もちろん、必要以上に研ぎ過ぎると研ぎ破りますので、注意が必要ですが、基本的には前回の「下塗り&研ぎ」で形の精度がかなり高いレベルにまで達しているはずなので、「ごくごく普通に研いでいれば」研ぎ破ることはありません。
● もし、研ぎ破ってしまった場合
「そもそも“形の精度”がまだ足りていなかった」…ということになります。
ファイッ!!
その場合は、次に地塗りに進むことを諦め、気持ちを切り替えて、「下塗り研ぎ」のつもりで、形の精度を詰めていくことに注力してください。
何カ所か研ぎ破ってでも、どんどん研いで、形を詰めていきます。
しっかりと形が作れたら、「中塗り」をもう一度おこないます。
研ぎ破っても、「錆漆の下地層」が出てこなければ大丈夫です。
● なぜ研ぎ破って下地が出てくるといけないのか?
何で研ぎ破っちゃいけないの?
錆漆が出てきちゃったって
地塗りしちゃえばいいんじゃない?
ダメなの??
このような疑問が浮かんできますよね。
錆漆の下地層が出てきちゃっているということは次の2点が懸念されます。
- 「形の精度が出ていない=形が歪んでいる」ということになるので、仕上りもそのまま歪む
- 錆地が露出しているところは地塗りの漆を吸い込んでしまう
「①」は分かりやすいと思うので、「②」の方を解説させていただきます。
● 錆地が漆を吸い込んでしまう
もし、中塗り研ぎが終わった段階で、↑このように錆地が露出した箇所があって、そのまま地塗り(蒔絵)の工程に進んだとすると…
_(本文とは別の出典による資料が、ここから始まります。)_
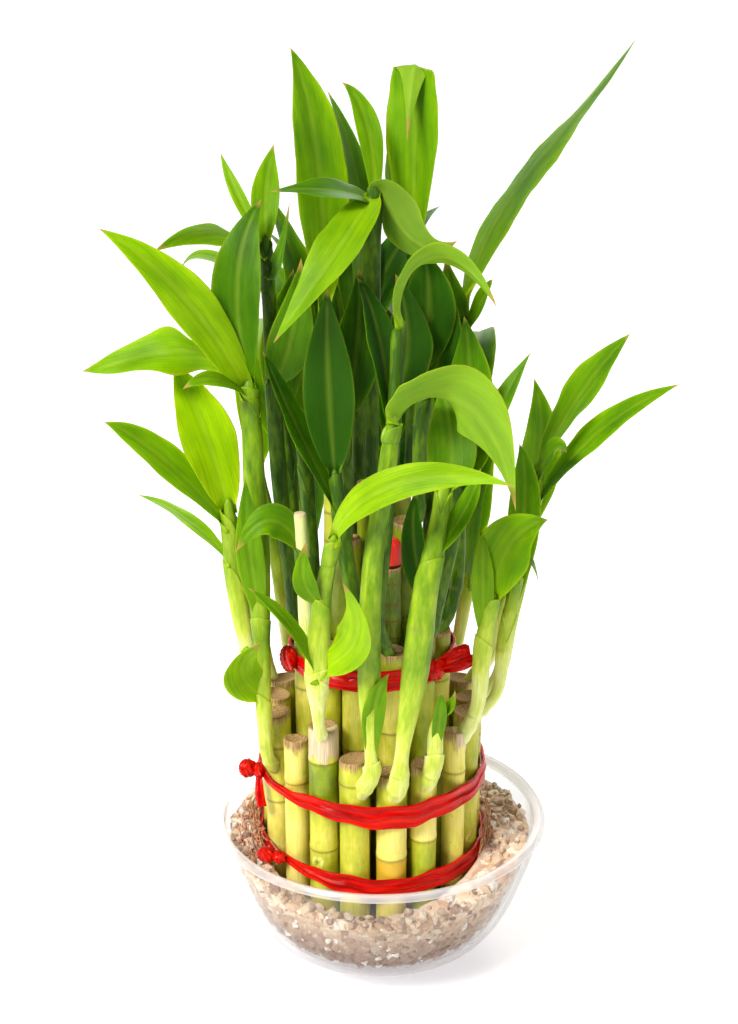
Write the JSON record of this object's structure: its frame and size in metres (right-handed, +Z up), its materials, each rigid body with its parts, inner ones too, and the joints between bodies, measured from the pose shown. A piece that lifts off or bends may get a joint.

蒔絵をする時の「地塗り」という作業は漆を「極薄」に塗るので、錆地が露出した箇所にわずかながら塗った漆を吸い込まれてしまいます。
そうすると漆が吸われた個所というのは周りと比べると漆層が薄くなっているので、蒔絵粉の付き方も「薄く」なってしまいます。
結果、仕上げの「粉磨き」をしている時に、粉が薄くしかついていない個所は「研ぎ破ってしまう」リスクが高くなります。
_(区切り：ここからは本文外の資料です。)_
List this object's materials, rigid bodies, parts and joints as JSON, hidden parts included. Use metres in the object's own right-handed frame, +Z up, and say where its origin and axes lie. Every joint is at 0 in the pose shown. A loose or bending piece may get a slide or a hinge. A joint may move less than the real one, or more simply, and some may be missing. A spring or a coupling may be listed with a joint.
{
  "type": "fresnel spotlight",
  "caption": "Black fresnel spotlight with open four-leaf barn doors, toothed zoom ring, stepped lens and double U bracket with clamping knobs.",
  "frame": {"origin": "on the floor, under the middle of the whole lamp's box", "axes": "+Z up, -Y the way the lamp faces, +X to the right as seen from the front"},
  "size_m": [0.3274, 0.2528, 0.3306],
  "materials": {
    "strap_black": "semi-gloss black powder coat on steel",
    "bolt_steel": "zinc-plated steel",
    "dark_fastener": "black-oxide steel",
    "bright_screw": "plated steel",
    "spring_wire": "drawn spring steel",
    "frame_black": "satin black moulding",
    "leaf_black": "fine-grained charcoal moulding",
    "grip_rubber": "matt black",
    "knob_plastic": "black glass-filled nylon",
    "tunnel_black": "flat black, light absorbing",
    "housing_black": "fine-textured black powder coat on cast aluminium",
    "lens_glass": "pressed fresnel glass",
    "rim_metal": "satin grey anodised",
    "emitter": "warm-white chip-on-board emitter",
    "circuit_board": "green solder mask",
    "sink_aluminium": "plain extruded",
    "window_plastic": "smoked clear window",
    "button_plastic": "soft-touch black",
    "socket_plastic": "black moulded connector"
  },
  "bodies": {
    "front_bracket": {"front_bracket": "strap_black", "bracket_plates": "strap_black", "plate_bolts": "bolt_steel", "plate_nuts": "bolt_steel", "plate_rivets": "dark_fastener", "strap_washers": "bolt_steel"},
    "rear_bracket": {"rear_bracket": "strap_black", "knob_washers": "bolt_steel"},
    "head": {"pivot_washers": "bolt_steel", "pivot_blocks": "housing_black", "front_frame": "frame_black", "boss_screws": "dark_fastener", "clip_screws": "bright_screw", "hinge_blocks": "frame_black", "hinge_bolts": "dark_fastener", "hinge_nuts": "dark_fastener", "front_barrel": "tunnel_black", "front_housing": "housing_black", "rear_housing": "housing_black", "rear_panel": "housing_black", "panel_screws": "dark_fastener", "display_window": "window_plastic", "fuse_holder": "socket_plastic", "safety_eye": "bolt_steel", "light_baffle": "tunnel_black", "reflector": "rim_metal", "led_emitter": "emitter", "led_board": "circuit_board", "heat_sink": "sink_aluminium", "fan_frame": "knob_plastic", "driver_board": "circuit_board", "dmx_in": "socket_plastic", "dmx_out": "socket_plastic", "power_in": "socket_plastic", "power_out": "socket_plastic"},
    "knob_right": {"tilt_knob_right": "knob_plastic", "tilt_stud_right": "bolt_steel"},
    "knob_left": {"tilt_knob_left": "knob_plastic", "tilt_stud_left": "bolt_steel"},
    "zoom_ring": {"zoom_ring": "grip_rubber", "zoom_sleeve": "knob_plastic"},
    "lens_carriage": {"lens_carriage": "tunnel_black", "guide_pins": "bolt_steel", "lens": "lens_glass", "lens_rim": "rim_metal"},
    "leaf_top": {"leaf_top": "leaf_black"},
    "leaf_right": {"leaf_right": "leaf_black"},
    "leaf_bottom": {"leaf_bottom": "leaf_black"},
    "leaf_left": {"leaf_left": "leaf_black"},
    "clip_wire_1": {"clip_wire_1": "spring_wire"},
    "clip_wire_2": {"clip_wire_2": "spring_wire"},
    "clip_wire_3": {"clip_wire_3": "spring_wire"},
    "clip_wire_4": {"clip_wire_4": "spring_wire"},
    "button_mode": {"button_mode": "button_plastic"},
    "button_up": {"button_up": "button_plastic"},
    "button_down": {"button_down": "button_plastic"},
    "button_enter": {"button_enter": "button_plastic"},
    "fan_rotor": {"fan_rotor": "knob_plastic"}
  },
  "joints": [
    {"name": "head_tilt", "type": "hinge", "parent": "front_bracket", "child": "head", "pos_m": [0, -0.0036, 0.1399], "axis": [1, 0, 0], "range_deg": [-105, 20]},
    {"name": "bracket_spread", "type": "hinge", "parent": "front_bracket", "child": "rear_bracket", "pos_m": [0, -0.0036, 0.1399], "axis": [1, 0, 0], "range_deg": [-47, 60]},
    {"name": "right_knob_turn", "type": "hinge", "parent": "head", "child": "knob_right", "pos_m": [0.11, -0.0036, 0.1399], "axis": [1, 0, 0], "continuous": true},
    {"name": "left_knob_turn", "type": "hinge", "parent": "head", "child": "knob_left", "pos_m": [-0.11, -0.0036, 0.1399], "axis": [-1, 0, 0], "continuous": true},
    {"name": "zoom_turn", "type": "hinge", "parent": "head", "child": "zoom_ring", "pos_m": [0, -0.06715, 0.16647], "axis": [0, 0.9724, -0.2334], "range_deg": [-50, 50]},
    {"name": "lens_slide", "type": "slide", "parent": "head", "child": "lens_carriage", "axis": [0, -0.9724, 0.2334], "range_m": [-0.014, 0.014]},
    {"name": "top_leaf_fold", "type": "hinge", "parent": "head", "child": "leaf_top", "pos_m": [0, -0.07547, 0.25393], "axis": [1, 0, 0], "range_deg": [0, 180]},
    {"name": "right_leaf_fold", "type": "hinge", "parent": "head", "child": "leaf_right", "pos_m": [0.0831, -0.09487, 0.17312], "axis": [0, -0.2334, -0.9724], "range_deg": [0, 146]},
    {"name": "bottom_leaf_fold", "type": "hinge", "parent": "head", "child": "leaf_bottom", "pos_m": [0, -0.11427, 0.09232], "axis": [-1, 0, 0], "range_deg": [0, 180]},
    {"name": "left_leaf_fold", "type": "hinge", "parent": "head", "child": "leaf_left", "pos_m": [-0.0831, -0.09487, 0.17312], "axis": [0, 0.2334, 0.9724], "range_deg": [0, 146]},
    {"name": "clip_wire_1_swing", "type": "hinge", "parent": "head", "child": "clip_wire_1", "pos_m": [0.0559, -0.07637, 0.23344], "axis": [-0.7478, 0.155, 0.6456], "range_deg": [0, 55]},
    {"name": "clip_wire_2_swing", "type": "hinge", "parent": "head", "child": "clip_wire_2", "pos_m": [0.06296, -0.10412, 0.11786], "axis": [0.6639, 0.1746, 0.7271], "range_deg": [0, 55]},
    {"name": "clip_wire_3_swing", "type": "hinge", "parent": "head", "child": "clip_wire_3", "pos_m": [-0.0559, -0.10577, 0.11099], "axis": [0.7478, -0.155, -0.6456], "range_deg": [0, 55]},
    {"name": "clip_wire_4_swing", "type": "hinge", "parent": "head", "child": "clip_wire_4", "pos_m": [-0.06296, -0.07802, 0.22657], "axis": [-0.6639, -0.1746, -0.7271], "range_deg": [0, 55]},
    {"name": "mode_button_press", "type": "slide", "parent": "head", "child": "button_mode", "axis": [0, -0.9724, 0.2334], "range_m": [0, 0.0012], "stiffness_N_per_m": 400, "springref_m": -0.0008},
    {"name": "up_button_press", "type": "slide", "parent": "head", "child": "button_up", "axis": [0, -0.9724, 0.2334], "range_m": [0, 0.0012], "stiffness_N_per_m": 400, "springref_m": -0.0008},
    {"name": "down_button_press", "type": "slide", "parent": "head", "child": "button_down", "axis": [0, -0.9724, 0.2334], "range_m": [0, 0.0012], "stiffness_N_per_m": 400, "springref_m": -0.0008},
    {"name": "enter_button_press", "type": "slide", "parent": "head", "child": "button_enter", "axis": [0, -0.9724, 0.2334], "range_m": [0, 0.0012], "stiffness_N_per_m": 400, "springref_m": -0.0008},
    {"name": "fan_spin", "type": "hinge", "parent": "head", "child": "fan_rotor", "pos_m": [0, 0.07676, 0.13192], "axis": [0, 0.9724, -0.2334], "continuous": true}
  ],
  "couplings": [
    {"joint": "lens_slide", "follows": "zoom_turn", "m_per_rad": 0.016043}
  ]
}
※ もしかしたら、蒔絵粉の付き方に「厚い/薄い」があると、薄っすらと凸凹ができるかもしれません。…けど、ほとんど影響がないと考えていいのかな??
ですので、「錆漆の下地は完全に漆層で覆う」というのが基本になります。
● 「ほんの薄っすら」と錆地が透けて見えた場合
中塗り研ぎが終わった段階で、錆下地が「ほんの薄っすらと透けていた!」(もしくはギリギリ錆下地が出たか、出ないかくらい)…という場合、できればもう一度、中塗りをした方がいいのですが、「擦り漆」を1,2回おこなうことで「地塗り」作業に進めることもできます。
修理箇所全体に生漆を塗布し、ティッシュできれいに拭き取ります。
擦り漆をして、漆を吸い込む可能性のある箇所にあらかじめ漆を吸い込ませ、固めておきます。
こうすることである程度、地塗りの際の漆の吸い込みを止めることができます。
※ ただし、「擦り漆で吸い込みを止めた箇所」と「完全に漆層で覆われた箇所」とが混在していると仕上りに少しムラが出るような感じがします。
② 修理箇所を“ふっくら”させる
人によって、修理箇所の「ふっくら具合」が強い方が好み…という方もいるかと思います。
お好みの膨らみ具合になるまで「漆塗り⇆研ぎ」を何度も繰り返して「盛り上げて」いってください。
納得がいったら、地塗り→蒔絵と作業を進めてください◎
【「地塗り」の目的】
塗り厚:超・極薄
漆を「超・極薄」に塗って、その漆が乾かないうちに、蒔絵粉を蒔きます。
他の「漆塗り」と比べると、これだけはかなり特殊な漆塗りですよね。